Identification of DPP-IV Inhibitory Peptides from Eggshell Membranes: Structure–Activity Relationships, Digestive Stability, and Molecular Mechanisms

Eggshell membrane (ESM), a protein-rich byproduct of the egg processing industry, contains latent bioactive sequences with physiological relevance, but remains largely underutilized. To evaluate its potential as a novel source of dipeptidyl peptidase-IV (DPP-IV) inhibitory peptides, ESM was enzymatically hydrolyzed using five proteases, among which alkaline proteases exhibited the most effective hydrolysis. The resulting hydrolysates were systematically assessed for DPP-IV inhibitory activity, amino acid composition, and peptide sequence characteristics. Sequence-activity analysis revealed that peptides with N-terminal hydrophobic residues and Pro or Ala at the second position demonstrated enhanced inhibitory potency, indicating a strong correlation between the peptide structure and bioactivity. Subsequently, three novel peptides (APSPWE, LFPVTPN, and GPPHFLPF) were identified via liquid-chromatography tandem mass spectrometry (LC-MS/MS) and molecular docking. Among them, APSPWE exhibited the most potent inhibitory activity (IC50 = 246 μM) and showed significant in situ inhibition in Caco-2 cells.

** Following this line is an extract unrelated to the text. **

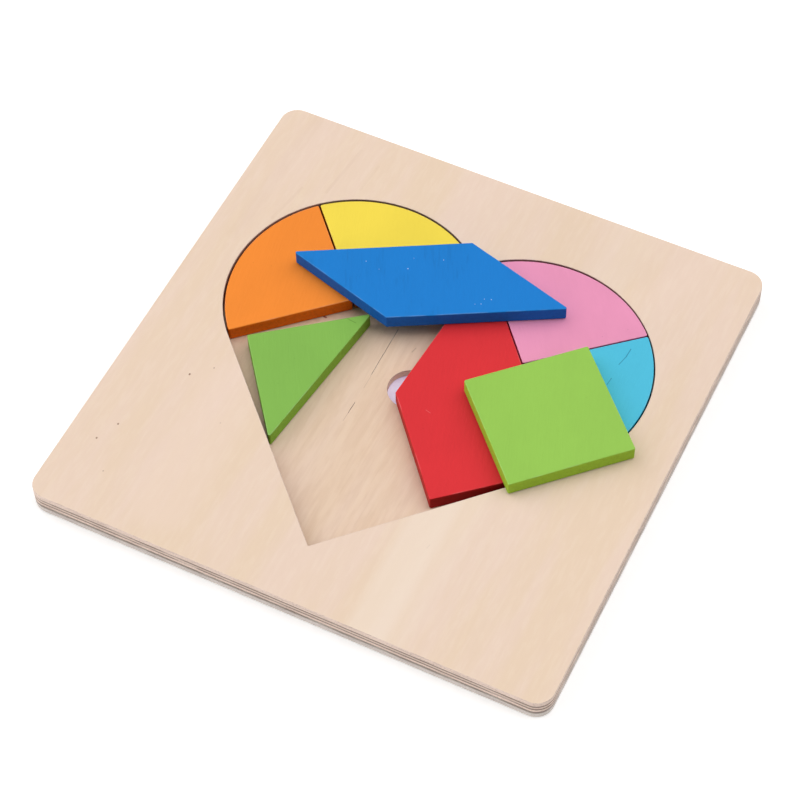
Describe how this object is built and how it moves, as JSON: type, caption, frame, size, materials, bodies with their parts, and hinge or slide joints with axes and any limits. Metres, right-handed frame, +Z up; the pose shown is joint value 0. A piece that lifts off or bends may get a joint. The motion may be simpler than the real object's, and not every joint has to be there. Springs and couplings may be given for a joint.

Network pharmacology analysis further revealed that APSPWE may modulate multiple glucose-regulatory pathways, including tumor necrosis factor (TNF), IL-17, advanced glycation end-products-receptor for AGE (AGE-RAGE), and insulin signaling. These findings highlight ESM as a promising source of DPP-IV inhibitory peptides and offer mechanistic insights into their structure-function relationship.